Wednesday, January 26, 2005

A p.s. to a farewell

Updated When I first read the Reuters article about the Roy Caballes decision, I missed something really important. So if my previous post didn't shock you enough, try this on for size: In his majority opinion, Justice John Paul Stevens also argued that
Caballes did not have a legitimate expectation of privacy for contraband in the trunk of his car. He said that was different from the expectation that information about perfectly lawful activity will remain private.
Think about that. I mean really. In that sentence, Stevens takes the utterly shocking position that the cops' actions were justified because drugs were found: the end justified the means in its most literal sense. He thus declares his willingness to quite literally eviscerate the Fourth Amendment.

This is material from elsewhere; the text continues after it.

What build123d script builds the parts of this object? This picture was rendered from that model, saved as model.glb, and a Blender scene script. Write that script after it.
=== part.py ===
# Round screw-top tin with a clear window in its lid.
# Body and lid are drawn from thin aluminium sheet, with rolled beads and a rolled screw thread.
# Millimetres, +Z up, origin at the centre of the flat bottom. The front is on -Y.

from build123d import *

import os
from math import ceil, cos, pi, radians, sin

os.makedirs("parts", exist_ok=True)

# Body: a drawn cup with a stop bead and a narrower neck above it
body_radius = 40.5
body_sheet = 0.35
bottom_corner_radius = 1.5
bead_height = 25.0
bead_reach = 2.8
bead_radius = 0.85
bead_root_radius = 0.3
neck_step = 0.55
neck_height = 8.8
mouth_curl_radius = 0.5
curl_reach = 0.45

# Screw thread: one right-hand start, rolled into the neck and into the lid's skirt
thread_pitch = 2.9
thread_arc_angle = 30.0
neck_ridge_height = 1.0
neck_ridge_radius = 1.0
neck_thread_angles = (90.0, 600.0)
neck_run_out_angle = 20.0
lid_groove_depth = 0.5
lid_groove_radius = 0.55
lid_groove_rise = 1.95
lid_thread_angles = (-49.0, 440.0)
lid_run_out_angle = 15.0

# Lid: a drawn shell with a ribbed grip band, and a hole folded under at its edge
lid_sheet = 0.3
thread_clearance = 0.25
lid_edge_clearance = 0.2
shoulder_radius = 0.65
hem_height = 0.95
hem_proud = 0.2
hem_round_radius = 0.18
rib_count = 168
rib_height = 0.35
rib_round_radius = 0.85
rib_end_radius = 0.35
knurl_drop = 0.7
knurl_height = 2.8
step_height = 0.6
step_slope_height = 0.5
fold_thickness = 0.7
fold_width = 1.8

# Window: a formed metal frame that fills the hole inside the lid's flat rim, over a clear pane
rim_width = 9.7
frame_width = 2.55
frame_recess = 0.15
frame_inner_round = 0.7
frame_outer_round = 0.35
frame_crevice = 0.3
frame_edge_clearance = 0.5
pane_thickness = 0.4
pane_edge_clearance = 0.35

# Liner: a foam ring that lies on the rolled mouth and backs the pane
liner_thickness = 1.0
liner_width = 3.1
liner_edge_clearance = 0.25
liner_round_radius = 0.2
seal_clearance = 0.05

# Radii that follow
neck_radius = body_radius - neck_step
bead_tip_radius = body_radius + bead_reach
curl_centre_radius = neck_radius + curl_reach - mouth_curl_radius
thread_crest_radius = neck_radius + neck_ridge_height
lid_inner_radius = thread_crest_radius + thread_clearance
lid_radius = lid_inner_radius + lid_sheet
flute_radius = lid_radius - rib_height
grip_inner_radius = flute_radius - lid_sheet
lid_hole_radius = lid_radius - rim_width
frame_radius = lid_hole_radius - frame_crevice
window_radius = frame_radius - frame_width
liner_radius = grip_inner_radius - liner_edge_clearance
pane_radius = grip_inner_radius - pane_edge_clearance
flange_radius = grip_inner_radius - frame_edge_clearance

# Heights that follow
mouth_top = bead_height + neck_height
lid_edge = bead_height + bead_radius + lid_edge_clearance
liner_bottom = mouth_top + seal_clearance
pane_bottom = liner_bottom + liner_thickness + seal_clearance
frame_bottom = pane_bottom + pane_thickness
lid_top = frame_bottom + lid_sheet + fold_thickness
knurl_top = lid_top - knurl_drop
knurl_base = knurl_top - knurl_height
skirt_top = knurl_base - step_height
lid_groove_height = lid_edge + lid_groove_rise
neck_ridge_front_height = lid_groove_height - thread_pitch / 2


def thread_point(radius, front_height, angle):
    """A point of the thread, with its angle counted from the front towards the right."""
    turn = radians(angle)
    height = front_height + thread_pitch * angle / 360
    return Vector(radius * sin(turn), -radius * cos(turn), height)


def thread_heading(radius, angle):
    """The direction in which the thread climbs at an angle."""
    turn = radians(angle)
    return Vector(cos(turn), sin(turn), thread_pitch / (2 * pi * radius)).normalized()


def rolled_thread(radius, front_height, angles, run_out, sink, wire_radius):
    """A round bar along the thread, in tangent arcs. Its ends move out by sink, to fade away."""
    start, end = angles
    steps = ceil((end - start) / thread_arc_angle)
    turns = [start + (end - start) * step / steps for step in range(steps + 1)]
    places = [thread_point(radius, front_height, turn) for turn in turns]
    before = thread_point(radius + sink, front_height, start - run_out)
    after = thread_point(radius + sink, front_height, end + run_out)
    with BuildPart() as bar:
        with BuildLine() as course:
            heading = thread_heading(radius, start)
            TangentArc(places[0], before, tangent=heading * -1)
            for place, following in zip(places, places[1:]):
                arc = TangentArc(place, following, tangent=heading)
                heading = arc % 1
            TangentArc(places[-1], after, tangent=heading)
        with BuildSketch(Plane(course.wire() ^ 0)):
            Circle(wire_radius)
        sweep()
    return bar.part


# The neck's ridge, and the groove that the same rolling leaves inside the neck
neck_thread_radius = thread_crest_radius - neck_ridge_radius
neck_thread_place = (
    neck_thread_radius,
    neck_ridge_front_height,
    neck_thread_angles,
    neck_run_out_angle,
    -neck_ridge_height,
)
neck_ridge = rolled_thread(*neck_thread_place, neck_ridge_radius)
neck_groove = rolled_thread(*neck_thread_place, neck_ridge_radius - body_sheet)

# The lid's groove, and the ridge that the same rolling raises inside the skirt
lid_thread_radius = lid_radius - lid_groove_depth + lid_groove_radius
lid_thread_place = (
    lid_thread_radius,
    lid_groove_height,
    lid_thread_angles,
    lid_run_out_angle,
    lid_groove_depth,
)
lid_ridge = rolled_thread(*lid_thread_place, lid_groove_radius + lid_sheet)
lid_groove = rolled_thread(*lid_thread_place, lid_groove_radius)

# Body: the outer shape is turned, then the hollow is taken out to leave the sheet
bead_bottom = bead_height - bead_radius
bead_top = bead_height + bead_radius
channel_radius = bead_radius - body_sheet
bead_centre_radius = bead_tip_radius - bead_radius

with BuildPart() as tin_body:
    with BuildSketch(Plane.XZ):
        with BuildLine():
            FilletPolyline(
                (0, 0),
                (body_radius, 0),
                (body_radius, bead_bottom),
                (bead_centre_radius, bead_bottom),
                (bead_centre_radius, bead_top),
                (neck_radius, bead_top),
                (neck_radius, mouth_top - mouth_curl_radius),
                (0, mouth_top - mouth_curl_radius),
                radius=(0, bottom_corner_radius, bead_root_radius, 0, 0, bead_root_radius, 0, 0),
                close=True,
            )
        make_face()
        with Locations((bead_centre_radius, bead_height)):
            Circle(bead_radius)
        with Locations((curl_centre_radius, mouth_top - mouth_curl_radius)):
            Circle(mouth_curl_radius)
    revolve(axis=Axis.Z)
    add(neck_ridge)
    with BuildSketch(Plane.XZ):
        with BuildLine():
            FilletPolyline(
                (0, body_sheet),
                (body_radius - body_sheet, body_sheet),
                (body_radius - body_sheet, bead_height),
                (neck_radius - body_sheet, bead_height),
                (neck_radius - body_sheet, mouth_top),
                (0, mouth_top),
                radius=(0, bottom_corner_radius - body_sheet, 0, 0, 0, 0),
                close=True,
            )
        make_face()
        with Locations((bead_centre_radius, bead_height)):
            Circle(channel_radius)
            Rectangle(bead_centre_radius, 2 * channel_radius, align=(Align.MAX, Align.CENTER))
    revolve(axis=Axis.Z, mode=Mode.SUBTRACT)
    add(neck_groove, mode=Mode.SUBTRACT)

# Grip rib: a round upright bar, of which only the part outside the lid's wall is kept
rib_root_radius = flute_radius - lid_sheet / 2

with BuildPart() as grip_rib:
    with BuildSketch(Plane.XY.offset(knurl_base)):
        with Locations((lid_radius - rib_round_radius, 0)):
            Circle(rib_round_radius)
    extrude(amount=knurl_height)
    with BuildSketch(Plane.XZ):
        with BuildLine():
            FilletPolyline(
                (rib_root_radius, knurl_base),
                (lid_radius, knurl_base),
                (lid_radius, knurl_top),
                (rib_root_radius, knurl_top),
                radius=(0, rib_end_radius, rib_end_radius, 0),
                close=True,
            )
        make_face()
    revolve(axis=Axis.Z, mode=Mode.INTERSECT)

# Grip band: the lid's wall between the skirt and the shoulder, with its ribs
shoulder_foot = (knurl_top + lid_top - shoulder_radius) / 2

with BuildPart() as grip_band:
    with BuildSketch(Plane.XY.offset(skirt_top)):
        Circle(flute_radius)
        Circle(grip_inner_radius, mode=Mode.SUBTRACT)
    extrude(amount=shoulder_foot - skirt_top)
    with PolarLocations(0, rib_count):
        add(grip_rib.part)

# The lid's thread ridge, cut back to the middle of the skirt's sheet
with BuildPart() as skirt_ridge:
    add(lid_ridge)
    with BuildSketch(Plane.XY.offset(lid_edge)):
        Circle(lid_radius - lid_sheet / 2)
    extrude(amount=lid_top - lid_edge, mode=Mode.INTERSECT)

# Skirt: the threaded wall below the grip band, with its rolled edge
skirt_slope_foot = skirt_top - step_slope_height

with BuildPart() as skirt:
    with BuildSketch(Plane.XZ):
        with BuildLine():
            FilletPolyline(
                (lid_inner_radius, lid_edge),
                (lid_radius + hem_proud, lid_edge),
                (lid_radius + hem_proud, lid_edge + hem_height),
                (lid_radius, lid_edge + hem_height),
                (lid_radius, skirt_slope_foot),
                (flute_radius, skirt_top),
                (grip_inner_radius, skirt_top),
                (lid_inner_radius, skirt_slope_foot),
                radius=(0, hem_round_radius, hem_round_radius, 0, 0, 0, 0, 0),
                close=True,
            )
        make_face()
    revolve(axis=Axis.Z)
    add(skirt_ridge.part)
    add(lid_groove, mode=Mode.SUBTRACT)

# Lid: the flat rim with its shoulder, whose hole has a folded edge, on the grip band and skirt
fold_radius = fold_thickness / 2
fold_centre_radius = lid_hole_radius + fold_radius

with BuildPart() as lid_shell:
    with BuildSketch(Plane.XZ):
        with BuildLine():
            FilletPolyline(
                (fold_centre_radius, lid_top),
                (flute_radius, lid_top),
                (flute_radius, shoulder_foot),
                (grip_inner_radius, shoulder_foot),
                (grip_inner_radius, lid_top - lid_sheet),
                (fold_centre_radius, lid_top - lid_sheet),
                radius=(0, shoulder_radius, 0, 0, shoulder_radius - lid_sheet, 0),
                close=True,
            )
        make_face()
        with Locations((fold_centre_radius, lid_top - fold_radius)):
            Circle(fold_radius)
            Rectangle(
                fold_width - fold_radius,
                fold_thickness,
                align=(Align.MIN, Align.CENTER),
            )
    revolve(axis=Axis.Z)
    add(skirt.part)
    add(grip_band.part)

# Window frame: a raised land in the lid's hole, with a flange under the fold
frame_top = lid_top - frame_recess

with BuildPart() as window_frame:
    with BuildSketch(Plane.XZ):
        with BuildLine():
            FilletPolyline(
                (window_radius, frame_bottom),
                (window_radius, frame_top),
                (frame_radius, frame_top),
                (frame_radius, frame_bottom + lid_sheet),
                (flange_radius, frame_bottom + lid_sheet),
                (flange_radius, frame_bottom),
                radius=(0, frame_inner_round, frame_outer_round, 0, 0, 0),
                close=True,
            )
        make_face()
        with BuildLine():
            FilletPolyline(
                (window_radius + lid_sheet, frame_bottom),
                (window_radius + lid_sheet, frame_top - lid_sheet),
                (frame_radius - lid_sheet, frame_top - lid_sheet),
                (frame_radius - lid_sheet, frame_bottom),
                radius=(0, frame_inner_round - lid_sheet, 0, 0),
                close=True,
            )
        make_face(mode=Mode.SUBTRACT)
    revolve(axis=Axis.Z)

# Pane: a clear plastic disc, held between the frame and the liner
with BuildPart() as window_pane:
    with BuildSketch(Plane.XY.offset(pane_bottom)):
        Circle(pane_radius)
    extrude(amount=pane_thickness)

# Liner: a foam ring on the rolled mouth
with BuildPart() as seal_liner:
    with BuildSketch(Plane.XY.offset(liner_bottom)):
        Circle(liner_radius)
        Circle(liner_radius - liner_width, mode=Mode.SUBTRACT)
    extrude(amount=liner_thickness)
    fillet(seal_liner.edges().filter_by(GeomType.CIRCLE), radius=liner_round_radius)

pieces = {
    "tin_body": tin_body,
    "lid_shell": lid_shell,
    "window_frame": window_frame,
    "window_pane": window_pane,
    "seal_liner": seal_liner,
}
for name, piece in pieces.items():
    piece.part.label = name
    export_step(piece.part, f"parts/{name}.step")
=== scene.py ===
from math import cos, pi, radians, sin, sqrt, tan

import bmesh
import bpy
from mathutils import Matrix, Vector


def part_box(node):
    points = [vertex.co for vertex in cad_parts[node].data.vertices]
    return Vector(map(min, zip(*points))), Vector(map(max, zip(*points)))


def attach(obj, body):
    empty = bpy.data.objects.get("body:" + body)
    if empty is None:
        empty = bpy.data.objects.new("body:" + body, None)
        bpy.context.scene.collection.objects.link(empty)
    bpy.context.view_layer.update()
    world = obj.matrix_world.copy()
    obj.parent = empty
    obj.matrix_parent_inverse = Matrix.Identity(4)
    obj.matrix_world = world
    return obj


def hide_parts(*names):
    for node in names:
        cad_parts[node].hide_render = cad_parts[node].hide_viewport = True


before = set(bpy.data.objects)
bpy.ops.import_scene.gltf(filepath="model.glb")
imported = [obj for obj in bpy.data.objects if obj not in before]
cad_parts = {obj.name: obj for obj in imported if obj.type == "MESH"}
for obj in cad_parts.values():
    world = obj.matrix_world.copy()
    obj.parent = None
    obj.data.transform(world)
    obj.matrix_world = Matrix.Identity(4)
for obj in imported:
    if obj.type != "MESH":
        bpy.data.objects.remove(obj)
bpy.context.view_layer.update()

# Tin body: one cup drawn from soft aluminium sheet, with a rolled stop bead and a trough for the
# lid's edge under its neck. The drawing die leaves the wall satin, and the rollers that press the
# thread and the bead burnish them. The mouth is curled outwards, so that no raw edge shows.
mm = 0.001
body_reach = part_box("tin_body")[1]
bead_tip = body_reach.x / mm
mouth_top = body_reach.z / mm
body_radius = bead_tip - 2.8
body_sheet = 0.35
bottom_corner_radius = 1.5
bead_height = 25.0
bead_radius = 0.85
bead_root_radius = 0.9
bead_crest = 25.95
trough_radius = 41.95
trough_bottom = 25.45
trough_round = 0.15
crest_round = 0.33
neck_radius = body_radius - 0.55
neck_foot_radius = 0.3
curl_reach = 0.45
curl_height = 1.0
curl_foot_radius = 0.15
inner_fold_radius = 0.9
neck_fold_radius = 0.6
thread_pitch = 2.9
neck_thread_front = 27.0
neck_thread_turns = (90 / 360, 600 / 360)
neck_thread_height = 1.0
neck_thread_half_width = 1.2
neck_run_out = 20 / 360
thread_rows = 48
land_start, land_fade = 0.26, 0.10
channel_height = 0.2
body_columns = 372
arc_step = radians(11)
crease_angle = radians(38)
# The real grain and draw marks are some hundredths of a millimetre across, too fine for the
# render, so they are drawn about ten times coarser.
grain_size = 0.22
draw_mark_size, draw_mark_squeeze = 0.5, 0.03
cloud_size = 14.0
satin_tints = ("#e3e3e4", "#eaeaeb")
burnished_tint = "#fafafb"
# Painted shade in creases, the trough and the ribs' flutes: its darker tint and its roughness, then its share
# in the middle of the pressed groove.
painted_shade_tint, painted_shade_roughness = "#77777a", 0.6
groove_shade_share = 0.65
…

He would eliminate the possibility of challenging illegally seized evidence: If evidence was found, by definition it couldn't have been obtained illegally because the accused had no legitimate expectation of privacy. (And no hiding behind the "he was convicted, so he was really guilty" crap: The question of the legality of the search precedes, it does not follow, the verdict. No ex post facto excuses allowed.) He would eliminate the need for search warrants: So long as anything is found, the search was legal.

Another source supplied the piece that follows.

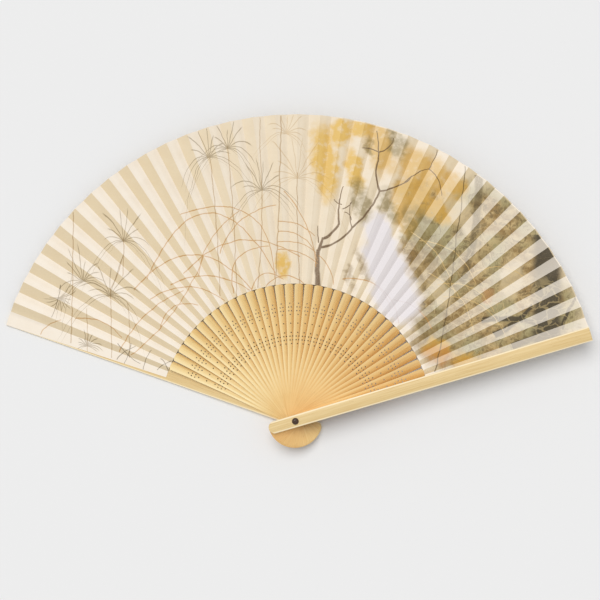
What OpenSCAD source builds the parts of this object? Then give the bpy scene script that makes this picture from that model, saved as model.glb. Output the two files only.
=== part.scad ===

And if nothing is found? What is your recourse? Sue the police? For what? I can easily imagine Stevens or anyone following his "logic" arguing that there was no demonstrated harm because the search didn't reveal anything you were trying to keep secret. But of course if it had done so, pursuing a suit would only serve to spread that former secret farther and wider, making such a suit unlikely except in the rarest of circumstances.

So desperate was the majority in this case (David Souter and Ruth Bader Ginsburg were the dissenters) to fashion an out for the police that they wound up embracing a concept that is utterly destructive of a central Constitutional guarantee against arbitrary exercise of police power.

Updated to note, as I should have, that both Souter and Ginsberg reached the same conclusion that I did: the dog sniff actually constituted an unjustified search. Ginsberg specifically labeled it a violation of Caballes' rights. Hopefully, what is a dissent now can, as in other examples, later become accepted doctrine.